The other point is a bit more difficult to pin down but extremely important. That point is that many self-identified Humanists insisted that Humanism is not a theory or a concept but a way of living — a constructivist way of living. Therefore, the meaning of being Humanist is only understandable by living as a Humanist or getting to know someone who is living as a Humanist.
The term “lived religion” was not current in the United States of 1933, but the first manifesto did address lived religion in its last point:
FIFTEENTH AND LAST: We assert that humanism will: (a) affirm life rather than deny it; (b) seek to elicit the possibilities of life, not flee from them; and (c) endeavor to establish the conditions of a satisfactory life for all, not merely for the few . . .
One who objected was Harold Buschman, who trained as a Unitarian minister and became a leader in the Ethical Culture movement.

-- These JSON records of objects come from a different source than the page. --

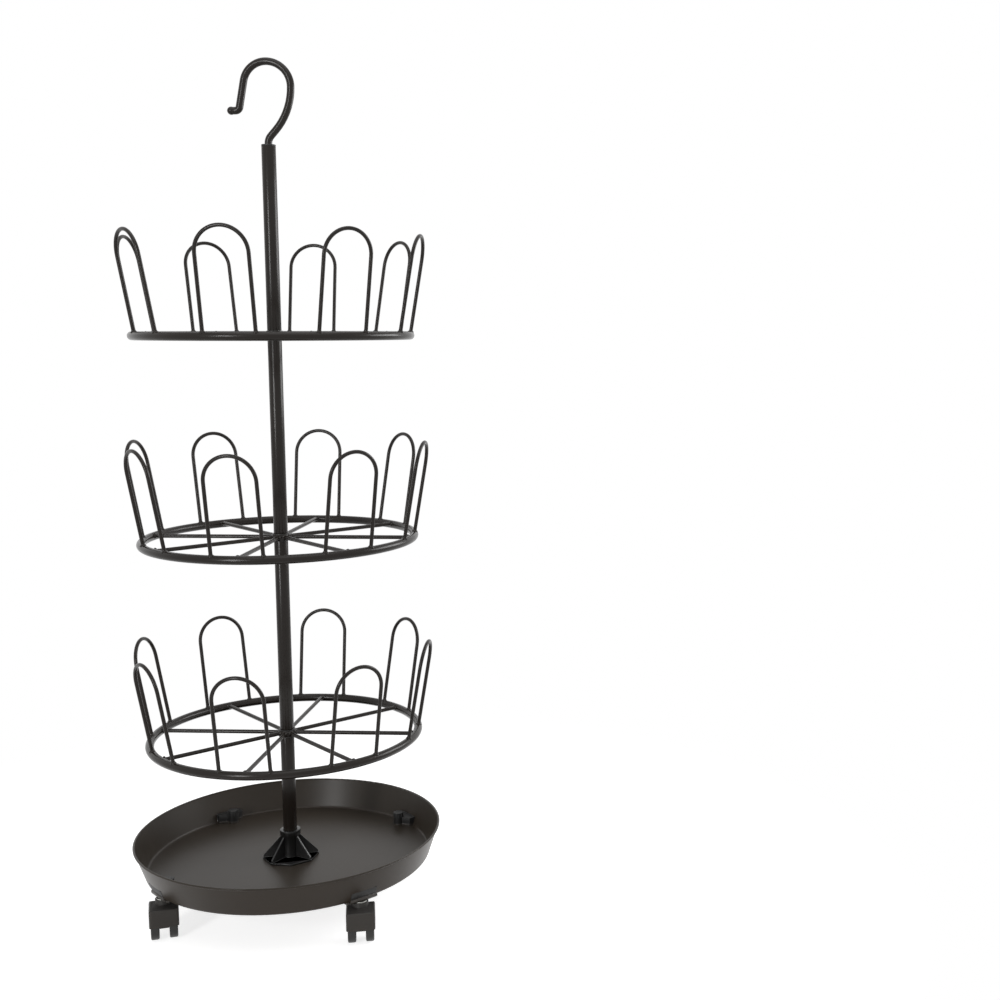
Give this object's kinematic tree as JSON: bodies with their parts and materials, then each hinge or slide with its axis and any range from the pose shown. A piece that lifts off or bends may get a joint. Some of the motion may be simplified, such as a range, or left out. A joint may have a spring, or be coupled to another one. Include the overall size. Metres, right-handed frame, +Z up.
{
  "type": "rotating shoe tower",
  "caption": "Free-standing shoe tower: a round tray on casters, an upright pole with a top hook, and wire tiers of upright loops that turn on the pole.",
  "frame": {"origin": "on the floor, under the axis of the pole", "axes": "+Z up along the pole; -Y is the front; +X is to the right seen from the front. The hook lies in the upright plane through X, its tip towards -X"},
  "size_m": [0.422, 0.422, 1.1686],
  "materials": {
    "tray_paint": "satin black powder coat",
    "frame_paint": "satin black powder coat",
    "bracket_paint": "satin black powder coat",
    "socket_plastic": "semi-gloss moulded black",
    "knob_plastic": "matte moulded black",
    "plug_plastic": "matte moulded black",
    "hood_plastic": "matte moulded dark grey",
    "wheel_plastic": "matte moulded black nylon",
    "bush_nylon": "dark moulded nylon",
    "zinc_steel": "zinc plated"
  },
  "bodies": {
    "stand": {"tray": "tray_paint", "pole_socket": "socket_plastic", "anchor_bolt": "zinc_steel", "anchor_washer": "zinc_steel", "pole_lower": "frame_paint", "pole_mid_low": "frame_paint", "pole_mid_high": "frame_paint", "pole_upper": "frame_paint", "pole_foot_plug": "plug_plastic", "pole_mid_low_plug": "plug_plastic", "pole_mid_high_plug": "plug_plastic", "pole_upper_plug": "plug_plastic", "bottom_joiner": "zinc_steel", "middle_joiner": "zinc_steel", "top_joiner": "zinc_steel", "hook": "frame_paint", "hook_plug": "plug_plastic", "front_left_bracket": "bracket_paint", "front_right_bracket": "bracket_paint", "back_right_bracket": "bracket_paint", "back_left_bracket": "bracket_paint", "clamp_knobs": "knob_plastic", "front_left_stem": "zinc_steel", "front_right_stem": "zinc_steel", "back_right_stem": "zinc_steel", "back_left_stem": "zinc_steel", "stem_clips": "zinc_steel"},
    "bottom_tier": {"bottom_ring": "frame_paint", "bottom_hub": "frame_paint", "bottom_spokes": "frame_paint", "bottom_loops": "frame_paint", "bottom_bushes": "bush_nylon"},
    "middle_tier": {"middle_ring": "frame_paint", "middle_hub": "frame_paint", "middle_spokes": "frame_paint", "middle_loops": "frame_paint", "middle_bushes": "bush_nylon"},
    "top_tier": {"top_ring": "frame_paint", "top_hub": "frame_paint", "top_spokes": "frame_paint", "top_loops": "frame_paint", "top_bushes": "bush_nylon"},
    "front_left_caster": {"front_left_hood": "hood_plastic", "front_left_axle": "zinc_steel"},
    "front_left_wheel_a": {"front_left_wheel_a": "wheel_plastic"},
    "front_left_wheel_b": {"front_left_wheel_b": "wheel_plastic"},
    "front_right_caster": {"front_right_hood": "hood_plastic", "front_right_axle": "zinc_steel"},
    "front_right_wheel_a": {"front_right_wheel_a": "wheel_plastic"},
    "front_right_wheel_b": {"front_right_wheel_b": "wheel_plastic"},
    "back_right_caster": {"back_right_hood": "hood_plastic", "back_right_axle": "zinc_steel"},
    "back_right_wheel_a": {"back_right_wheel_a": "wheel_plastic"},
    "back_right_wheel_b": {"back_right_wheel_b": "wheel_plastic"},
    "back_left_caster": {"back_left_hood": "hood_plastic", "back_left_axle": "zinc_steel"},
    "back_left_wheel_a": {"back_left_wheel_a": "wheel_plastic"},
    "back_left_wheel_b": {"back_left_wheel_b": "wheel_plastic"}
  },
  "joints": [
    {"name": "bottom_tier_spin", "type": "hinge", "parent": "stand", "child": "bottom_tier", "pos_m": [0, 0, 0.2405], "axis": [0, 0, 1], "continuous": true},
    {"name": "middle_tier_spin", "type": "hinge", "parent": "stand", "child": "middle_tier", "pos_m": [0, 0, 0.5205], "axis": [0, 0, 1], "continuous": true},
    {"name": "top_tier_spin", "type": "hinge", "parent": "stand", "child": "top_tier", "pos_m": [0, 0, 0.8005], "axis": [0, 0, 1], "continuous": true},
    {"name": "front_left_swivel", "type": "hinge", "parent": "stand", "child": "front_left_caster", "pos_m": [-0.13294, -0.13294, 0.046], "axis": [0, 0, 1], "continuous": true},
    {"name": "front_left_roll_a", "type": "hinge", "parent": "front_left_caster", "child": "front_left_wheel_a", "pos_m": [-0.12994, -0.14035, 0.0175], "axis": [0.9272, 0.3746, 0], "continuous": true},
    {"name": "front_left_roll_b", "type": "hinge", "parent": "front_left_caster", "child": "front_left_wheel_b", "pos_m": [-0.12994, -0.14035, 0.0175], "axis": [0.9272, 0.3746, 0], "continuous": true},
    {"name": "front_right_swivel", "type": "hinge", "parent": "stand", "child": "front_right_caster", "pos_m": [0.13294, -0.13294, 0.046], "axis": [0, 0, 1], "continuous": true},
    {"name": "front_right_roll_a", "type": "hinge", "parent": "front_right_caster", "child": "front_right_wheel_a", "pos_m": [0.1348, -0.14072, 0.0175], "axis": [0.9724, 0.2334, 0], "continuous": true},
    {"name": "front_right_roll_b", "type": "hinge", "parent": "front_right_caster", "child": "front_right_wheel_b", "pos_m": [0.1348, -0.14072, 0.0175], "axis": [0.9724, 0.2334, 0], "continuous": true},
    {"name": "back_right_swivel", "type": "hinge", "parent": "stand", "child": "back_right_caster", "pos_m": [0.13294, 0.13294, 0.046], "axis": [0, 0, 1], "continuous": true},
    {"name": "back_right_roll_a", "type": "hinge", "parent": "back_right_caster", "child": "back_right_wheel_a", "pos_m": [0.13514, 0.12525, 0.0175], "axis": [0.9613, 0.2756, 0], "continuous": true},
    {"name": "back_right_roll_b", "type": "hinge", "parent": "back_right_caster", "child": "back_right_wheel_b", "pos_m": [0.13514, 0.12525, 0.0175], "axis": [0.9613, 0.2756, 0], "continuous": true},
    {"name": "back_left_swivel", "type": "hinge", "parent": "stand", "child": "back_left_caster", "pos_m": [-0.13294, 0.13294, 0.046], "axis": [0, 0, 1], "continuous": true},
    {"name": "back_left_roll_a", "type": "hinge", "parent": "back_left_caster", "child": "back_left_wheel_a", "pos_m": [-0.13073, 0.12525, 0.0175], "axis": [0.9613, 0.2756, 0], "continuous": true},
    {"name": "back_left_roll_b", "type": "hinge", "parent": "back_left_caster", "child": "back_left_wheel_b", "pos_m": [-0.13073, 0.12525, 0.0175], "axis": [0.9613, 0.2756, 0], "continuous": true}
  ]
}
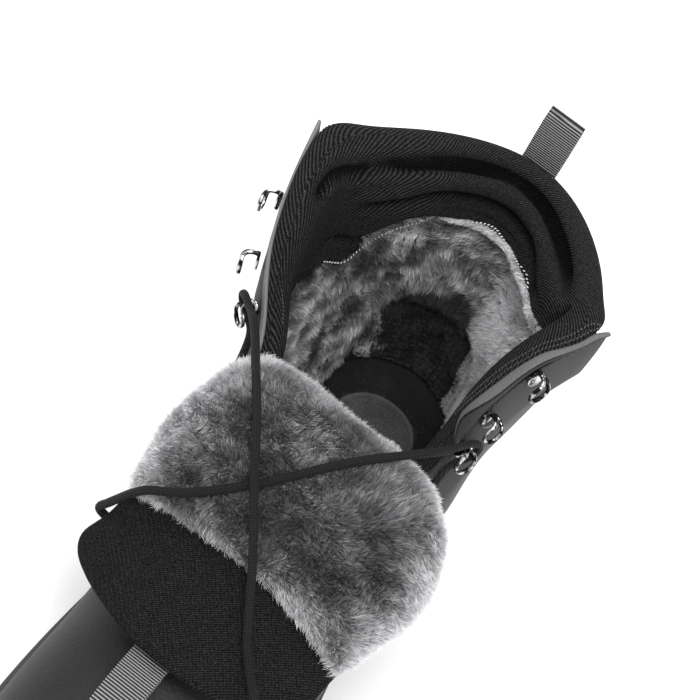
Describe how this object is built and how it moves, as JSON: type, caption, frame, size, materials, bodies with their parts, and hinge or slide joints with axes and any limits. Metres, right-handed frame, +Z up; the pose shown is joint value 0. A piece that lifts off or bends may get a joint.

Hwrote by way of explanation for why he could not sign the manifesto:
. . . this creed does not approximate my individual construction of my experience. I simply do not recognize myself in this manifesto. (p. 63)
Max C. Otto, a philosophy professor, refused to sign, saying that the way of Humanism could not be “sold.” Rather, he thought, it must be “attained.” He ended his letter by asking, “Why advertise?”
It is important to remember that no women or people of color were asked to sign the first manifesto. Had they been, I suspect that these two general concerns would have been further examined and addressed. Those two points have, it’s safe to say, been the flies in the ointment of Humanism ever since:
- An unwillingness to complexly consider the god symbol.
2. A tendency toward conceptualizing rather than creatively living a humanist life.
These are general failures in the unfolding of Humanism that continue to plague the larger movement today, although Unitarian Universalist Humanist minister and theologian Rev. Dr. William R. Jones tackled them head-on in his 1997 book Is God a White Racist? a Preamble to Black Theology. This book is foundational in African American Humanist theology, and in it Dr. Jones explicitly wrestles with those two questions.
Spoiler alert: The answer Jones gives to the question his book’s title poses is an unequivocal “yes: God is a white racist.” Why? Because white supremacist assumptions concerning god permeate American Christianity and American culture. Even the god of Protestant atheism. Therefore, Jones, like most Humanists, advocated throwing out the god symbol.
However, Jones was very careful to say that agnosticism or atheism aren’t for everybody. Jones argued that atheists, agnostics, and theists of various stripes only need to agree on one thing: That human beings can fix human problems.
The question is not the god symbol but rather the question of human agency. Which led Jones to a phenomenological, existential conclusion: Humanism exists only in humanistic action.
It has taken a while. And Humanists today are still all over the map in terms of their answers to those two questions. Dr. Jones, however, showed us a way out of those longstanding conundrums.